Preserved American 2-8-2 locomotive

Soo Line 1003 is a L-1 class "Mikado" type steam locomotive built by the American Locomotive Company (ALCO) in March 1913 as a member of the Minneapolis, St. Paul and Sault Ste. Marie Railroad ("Soo Line") L-1 class. It was retired from regular revenue service in August 1959 and restored to operating condition on October 27, 1996. Today, it is occasionally operated on the major railroads of the American Upper Midwest.

==History==
===Revenue service===
The locomotive was built in 1913 by the American Locomotive Company (ALCO) as a L-1 class 2-8-2 “Mikado” type steam locomotive. A very efficient locomotive design, the design enabled the L-1 class to pull passenger and freight trains. In November 1941, some major repairs and replacement parts were carried out on the locomotive. A larger sandbox was installed, the wooden pilot was swapped out with a new boiler tube steel pilot, and the wood and canvas roof was swapped out for steel and the cab became bigger.

The last improvement was that a feed water heater was installed and the superheater itself was replaced with a Elesco type A. No. 1003 was used by the Soo Line mostly to pull freight trains until 1954, when it was placed into standby service at the Gladstone, Michigan roundhouse as part of the railroad's strategic reserve.
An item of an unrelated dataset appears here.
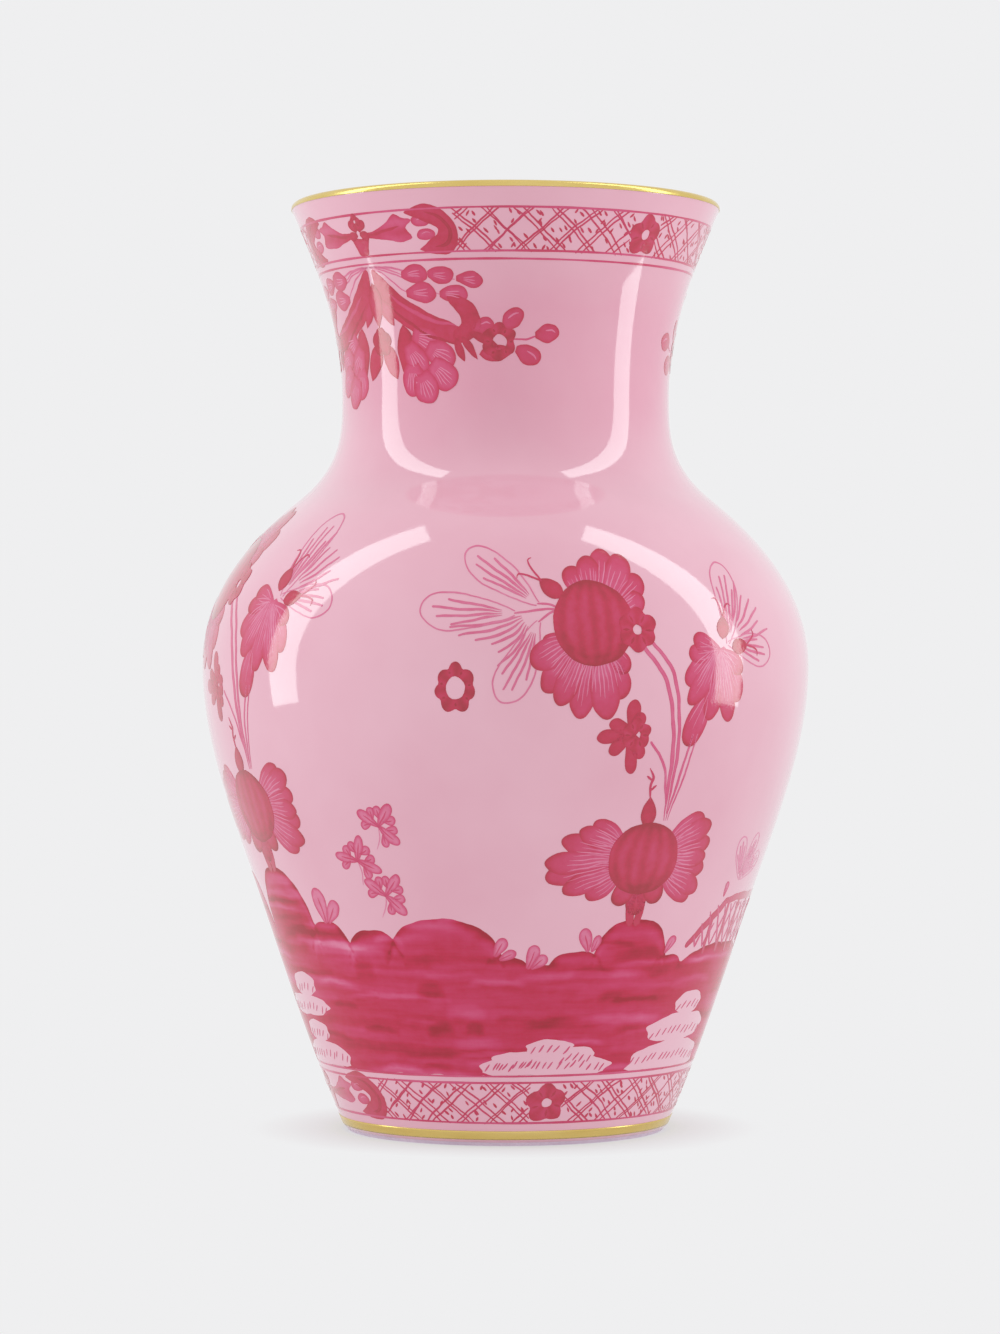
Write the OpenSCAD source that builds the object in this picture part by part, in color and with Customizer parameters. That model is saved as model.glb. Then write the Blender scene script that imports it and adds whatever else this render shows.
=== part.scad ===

No. 1003 was retired from revenue service in August 1959 and put in to storage.

On December 30, 1959, the railroad donated the locomotive to the city of Superior, Wisconsin where it was put on public display. In the mid 1970s, Superior Shortline Steam Railroad Ltd. was organized to restore the locomotive to operation, however, the plan of restoring the locomotive to operating condition never came to fruition.

===Excursion service===
The locomotive was sold partially disassembled in 1993 to Wisconsin Railway Preservation Trust (WRPT), another organization whose goal was to return the locomotive to operations. WRPT raised $250,000 for the locomotive's restoration. It was originally hoped that the locomotive could be used for excursion trips on the weekend of October 5, 1996, but boiler tests showed the engine to not be ready in time.

No. 1003's first run after restoration under its own power occurred on October 27, 1996, when it steamed up the Duluth, Missabe and Iron Range Railway's Proctor Hill. It performed a few more test runs before its first public excursions on November 10 and 11. In 1998, it ran a triple-header excursion with Northern Pacific 328 and Soo Line 2719, during SteamFest '98.

In 2000 and 2001, No. 1003 pulled excursion trains on the Wisconsin and Southern Railroad (WSOR). In July 2002, No. 1003 lead that year's Circus World Museum (CWM) train on the WSOR from Baraboo to Milwaukee, Wisconsin.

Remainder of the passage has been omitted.